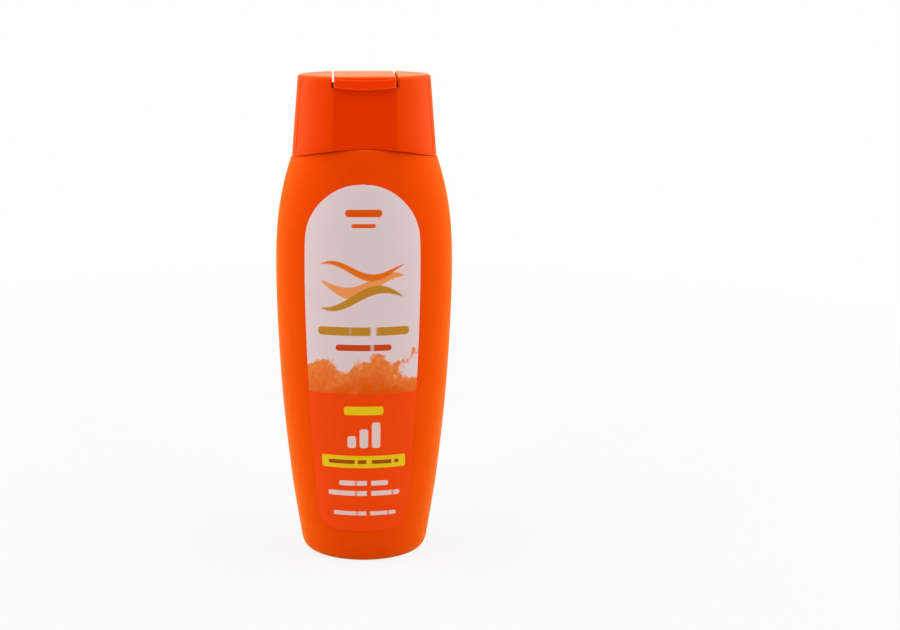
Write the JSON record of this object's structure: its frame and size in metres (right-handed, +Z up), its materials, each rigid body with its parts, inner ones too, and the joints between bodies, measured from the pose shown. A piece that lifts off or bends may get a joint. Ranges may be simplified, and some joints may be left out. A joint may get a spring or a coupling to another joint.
{
  "type": "lotion bottle",
  "caption": "Oval squeeze bottle for sun lotion, with a press-on flip-top closure, a lid on a bow-tie hinge and a plain label on the front and on the back.",
  "frame": {"origin": "on the ground under the middle of the bottle", "axes": "+Z up along the bottle, +X across its width to the right as seen from the front, the front towards -Y, the hinge towards +Y"},
  "size_m": [0.0638, 0.0374, 0.178],
  "materials": {
    "bottle_plastic": "satin blow-moulded polyethylene",
    "closure_plastic": "satin injection-moulded polypropylene",
    "front_label_film": "printed film, satin",
    "back_label_film": "printed film, satin"
  },
  "bodies": {
    "bottle": {"bottle_shell": "bottle_plastic", "closure_base": "closure_plastic", "front_label": "front_label_film", "back_label": "back_label_film", "hinge_strap_lower": "closure_plastic", "hinge_wing_left_lower": "closure_plastic", "hinge_wing_right_lower": "closure_plastic"},
    "lid": {"flip_lid": "closure_plastic", "hinge_strap_upper": "closure_plastic", "hinge_wing_left_upper": "closure_plastic", "hinge_wing_right_upper": "closure_plastic"}
  },
  "joints": [
    {"name": "lid_hinge", "type": "hinge", "parent": "bottle", "child": "lid", "pos_m": [0, 0.01498, 0.17414], "axis": [-1, 0, 0], "range_deg": [0, 150]}
  ]
}
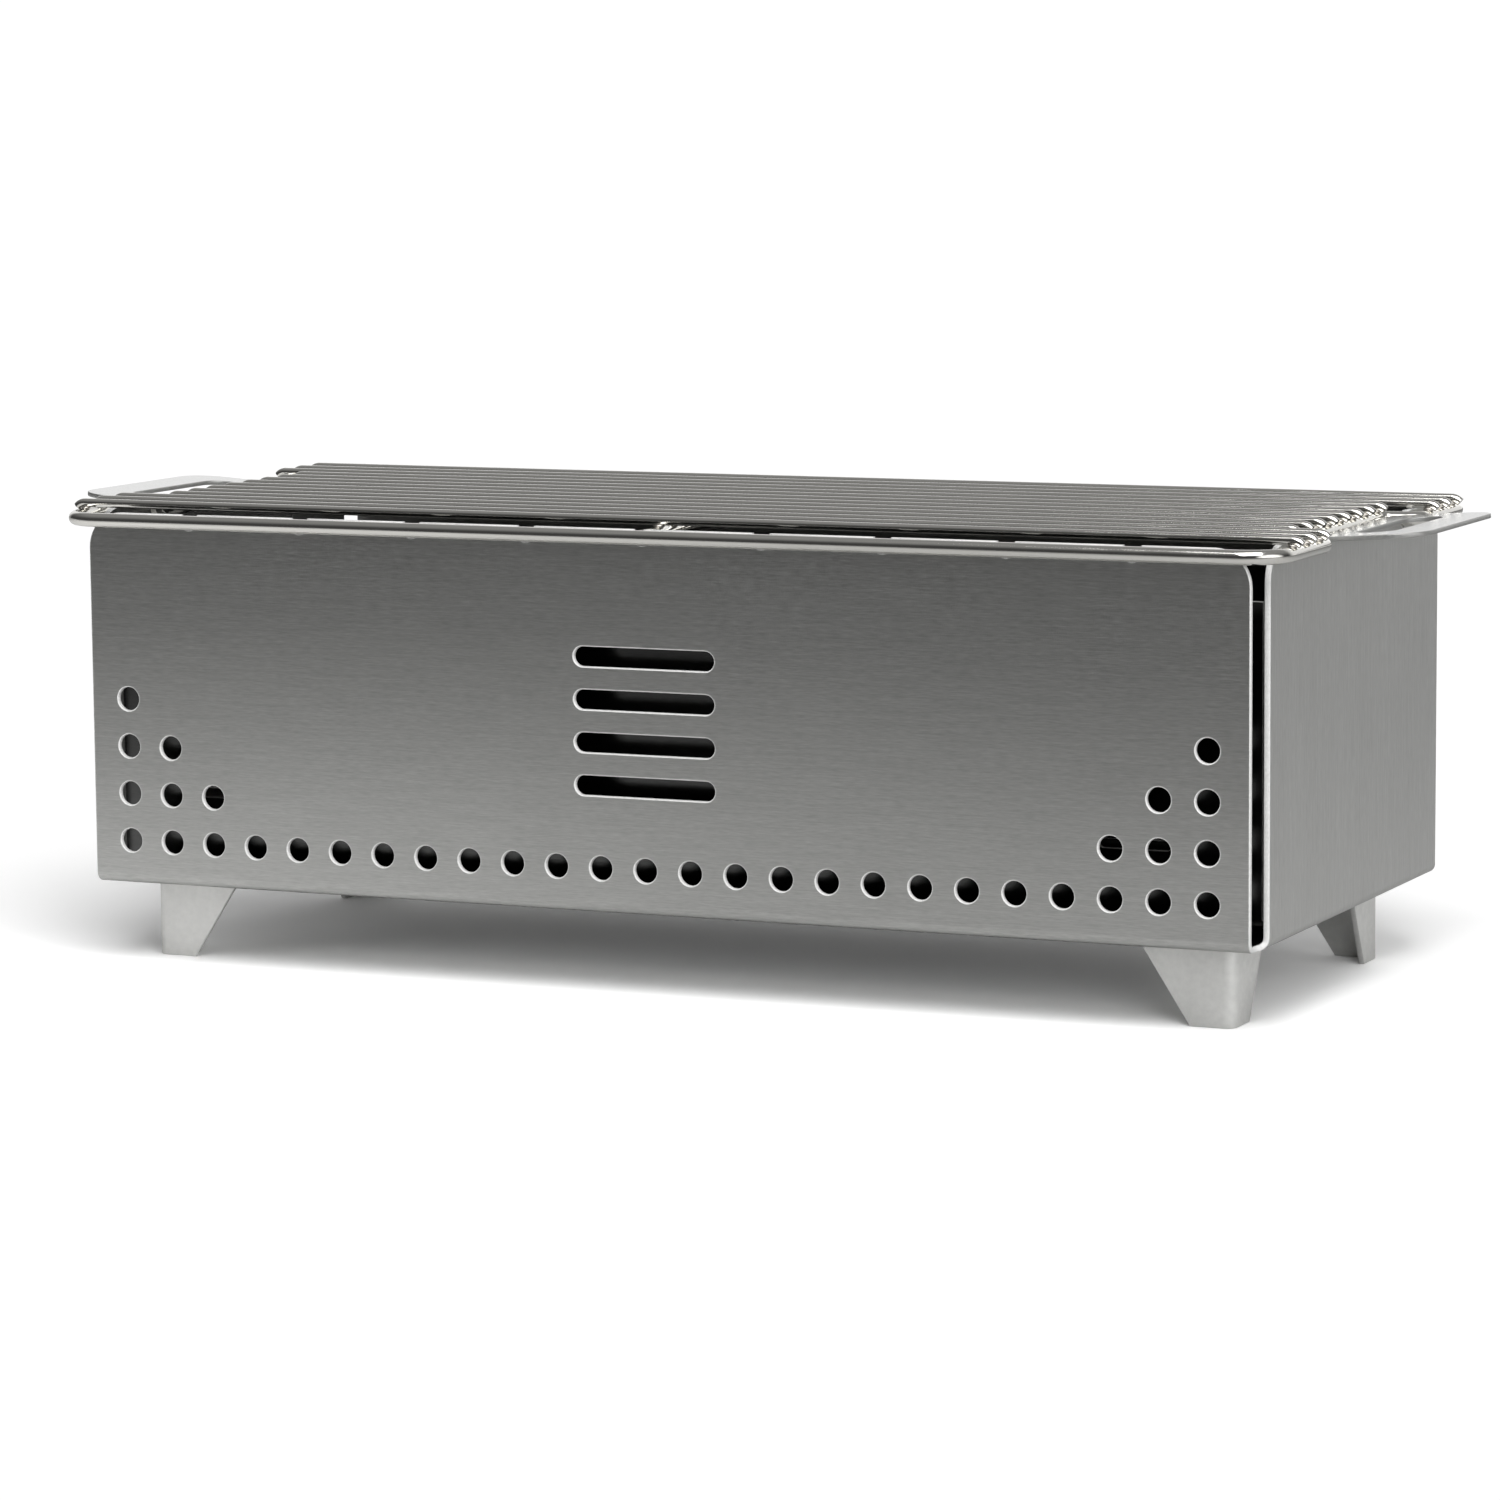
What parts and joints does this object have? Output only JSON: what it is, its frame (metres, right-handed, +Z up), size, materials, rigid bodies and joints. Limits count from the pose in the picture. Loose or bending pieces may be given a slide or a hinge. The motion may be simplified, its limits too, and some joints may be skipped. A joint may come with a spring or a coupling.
{
  "type": "portable tabletop grill",
  "caption": "Portable tabletop charcoal grill: folded sheet body on bent feet, a lift-out fire box with handles and a wire cooking grate.",
  "frame": {"origin": "on the table, under the middle of the grill's bounding box", "axes": "+X to the right along the long side, -Y to the front with the slotted vent, +Z up"},
  "size_m": [0.487, 0.2002, 0.1561],
  "materials": {
    "body_sheet": "fine horizontal brushing on the front and back, upright brushing on the sides",
    "foot_sheet": "matt, fine grain",
    "rivet": "plain",
    "fire_box_sheet": "bright, fine horizontal brushing",
    "charcoal_grid_sheet": "plain sheet",
    "grate_frame_rod": "mirror-bright rod",
    "grate_top_rod": "mirror-bright rod"
  },
  "bodies": {
    "body": {"outer_body": "body_sheet", "foot_front_left": "foot_sheet", "foot_front_right": "foot_sheet", "foot_back_left": "foot_sheet", "foot_back_right": "foot_sheet", "foot_rivet_front_left_1": "rivet", "foot_rivet_front_left_2": "rivet", "foot_rivet_front_right_1": "rivet", "foot_rivet_front_right_2": "rivet", "foot_rivet_back_left_1": "rivet", "foot_rivet_back_left_2": "rivet", "foot_rivet_back_right_1": "rivet", "foot_rivet_back_right_2": "rivet"},
    "fire_box": {"fire_box": "fire_box_sheet"},
    "charcoal_grid": {"charcoal_grid": "charcoal_grid_sheet"},
    "grate": {"grate_frame": "grate_frame_rod", "grate_cross_rod": "grate_frame_rod", "grate_rod_01": "grate_top_rod", "grate_rod_02": "grate_top_rod", "grate_rod_03": "grate_top_rod", "grate_rod_04": "grate_top_rod", "grate_rod_05": "grate_top_rod", "grate_rod_06": "grate_top_rod", "grate_rod_07": "grate_top_rod", "grate_rod_08": "grate_top_rod", "grate_rod_09": "grate_top_rod", "grate_rod_10": "grate_top_rod", "grate_rod_11": "grate_top_rod", "grate_rod_12": "grate_top_rod", "grate_rod_13": "grate_top_rod", "grate_rod_14": "grate_top_rod"}
  },
  "joints": [
    {"name": "fire_box_lift", "type": "slide", "parent": "body", "child": "fire_box", "axis": [0, 0, 1], "range_m": [0, 0.13]},
    {"name": "charcoal_grid_lift", "type": "slide", "parent": "fire_box", "child": "charcoal_grid", "axis": [0, 0, 1], "range_m": [0, 0.11]},
    {"name": "grate_lift", "type": "slide", "parent": "charcoal_grid", "child": "grate", "axis": [0, 0, 1], "range_m": [0, 0.06]}
  ]
}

------------

## Work to do
Extract the complete listing verbatim.

## In response
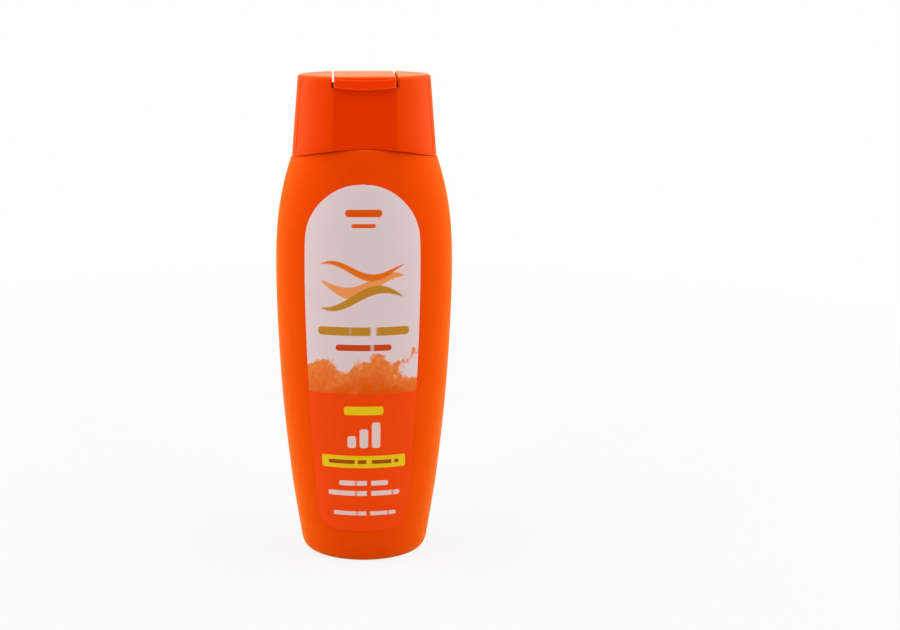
Write the JSON record of this object's structure: its frame and size in metres (right-handed, +Z up), its materials, each rigid body with its parts, inner ones too, and the joints between bodies, measured from the pose shown. A piece that lifts off or bends may get a joint. Ranges may be simplified, and some joints may be left out. A joint may get a spring or a coupling to another joint.
{
  "type": "lotion bottle",
  "caption": "Oval squeeze bottle for sun lotion, with a press-on flip-top closure, a lid on a bow-tie hinge and a plain label on the front and on the back.",
  "frame": {"origin": "on the ground under the middle of the bottle", "axes": "+Z up along the bottle, +X across its width to the right as seen from the front, the front towards -Y, the hinge towards +Y"},
  "size_m": [0.0638, 0.0374, 0.178],
  "materials": {
    "bottle_plastic": "satin blow-moulded polyethylene",
    "closure_plastic": "satin injection-moulded polypropylene",
    "front_label_film": "printed film, satin",
    "back_label_film": "printed film, satin"
  },
  "bodies": {
    "bottle": {"bottle_shell": "bottle_plastic", "closure_base": "closure_plastic", "front_label": "front_label_film", "back_label": "back_label_film", "hinge_strap_lower": "closure_plastic", "hinge_wing_left_lower": "closure_plastic", "hinge_wing_right_lower": "closure_plastic"},
    "lid": {"flip_lid": "closure_plastic", "hinge_strap_upper": "closure_plastic", "hinge_wing_left_upper": "closure_plastic", "hinge_wing_right_upper": "closure_plastic"}
  },
  "joints": [
    {"name": "lid_hinge", "type": "hinge", "parent": "bottle", "child": "lid", "pos_m": [0, 0.01498, 0.17414], "axis": [-1, 0, 0], "range_deg": [0, 150]}
  ]
}
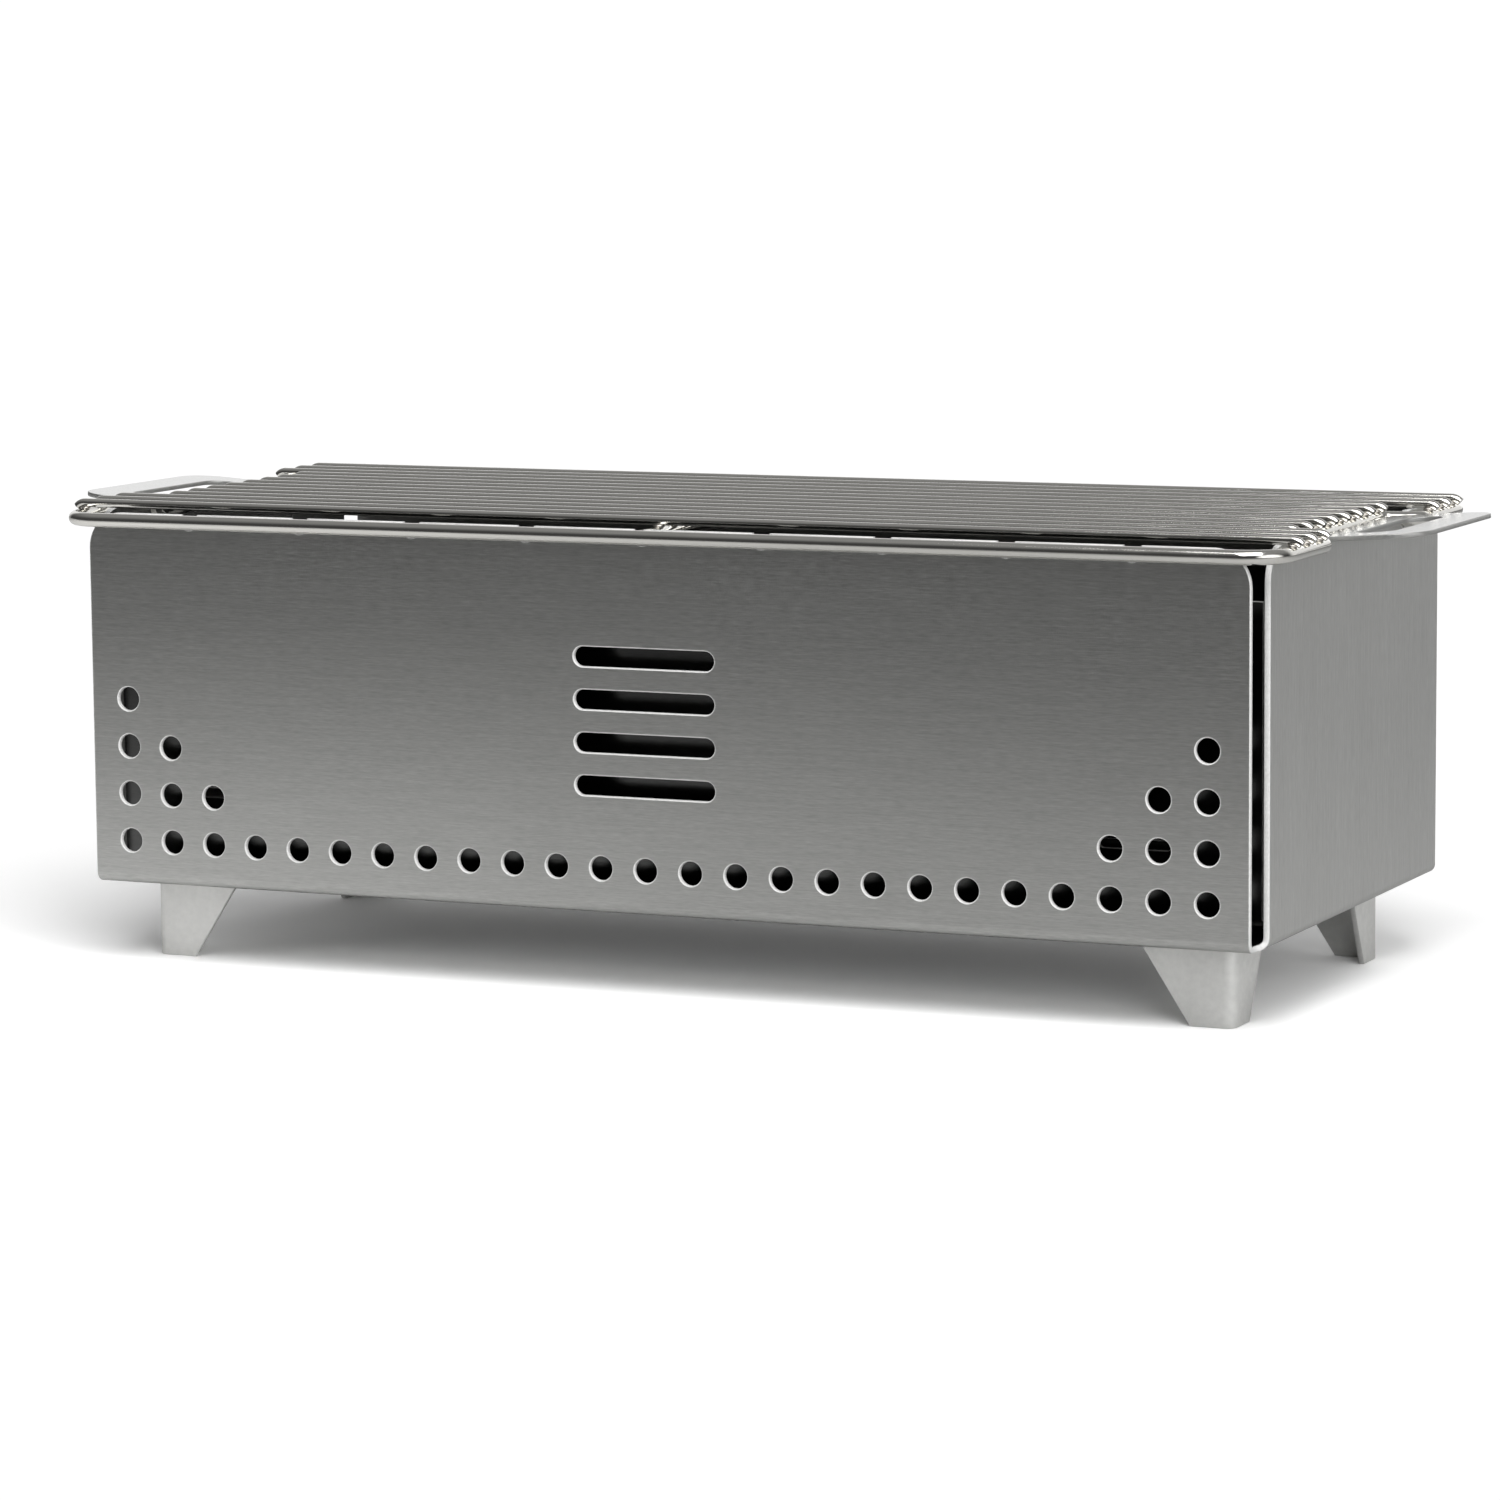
What parts and joints does this object have? Output only JSON: what it is, its frame (metres, right-handed, +Z up), size, materials, rigid bodies and joints. Limits count from the pose in the picture. Loose or bending pieces may be given a slide or a hinge. The motion may be simplified, its limits too, and some joints may be skipped. A joint may come with a spring or a coupling.
{
  "type": "portable tabletop grill",
  "caption": "Portable tabletop charcoal grill: folded sheet body on bent feet, a lift-out fire box with handles and a wire cooking grate.",
  "frame": {"origin": "on the table, under the middle of the grill's bounding box", "axes": "+X to the right along the long side, -Y to the front with the slotted vent, +Z up"},
  "size_m": [0.487, 0.2002, 0.1561],
  "materials": {
    "body_sheet": "fine horizontal brushing on the front and back, upright brushing on the sides",
    "foot_sheet": "matt, fine grain",
    "rivet": "plain",
    "fire_box_sheet": "bright, fine horizontal brushing",
    "charcoal_grid_sheet": "plain sheet",
    "grate_frame_rod": "mirror-bright rod",
    "grate_top_rod": "mirror-bright rod"
  },
  "bodies": {
    "body": {"outer_body": "body_sheet", "foot_front_left": "foot_sheet", "foot_front_right": "foot_sheet", "foot_back_left": "foot_sheet", "foot_back_right": "foot_sheet", "foot_rivet_front_left_1": "rivet", "foot_rivet_front_left_2": "rivet", "foot_rivet_front_right_1": "rivet", "foot_rivet_front_right_2": "rivet", "foot_rivet_back_left_1": "rivet", "foot_rivet_back_left_2": "rivet", "foot_rivet_back_right_1": "rivet", "foot_rivet_back_right_2": "rivet"},
    "fire_box": {"fire_box": "fire_box_sheet"},
    "charcoal_grid": {"charcoal_grid": "charcoal_grid_sheet"},
    "grate": {"grate_frame": "grate_frame_rod", "grate_cross_rod": "grate_frame_rod", "grate_rod_01": "grate_top_rod", "grate_rod_02": "grate_top_rod", "grate_rod_03": "grate_top_rod", "grate_rod_04": "grate_top_rod", "grate_rod_05": "grate_top_rod", "grate_rod_06": "grate_top_rod", "grate_rod_07": "grate_top_rod", "grate_rod_08": "grate_top_rod", "grate_rod_09": "grate_top_rod", "grate_rod_10": "grate_top_rod", "grate_rod_11": "grate_top_rod", "grate_rod_12": "grate_top_rod", "grate_rod_13": "grate_top_rod", "grate_rod_14": "grate_top_rod"}
  },
  "joints": [
    {"name": "fire_box_lift", "type": "slide", "parent": "body", "child": "fire_box", "axis": [0, 0, 1], "range_m": [0, 0.13]},
    {"name": "charcoal_grid_lift", "type": "slide", "parent": "fire_box", "child": "charcoal_grid", "axis": [0, 0, 1], "range_m": [0, 0.11]},
    {"name": "grate_lift", "type": "slide", "parent": "charcoal_grid", "child": "grate", "axis": [0, 0, 1], "range_m": [0, 0.06]}
  ]
}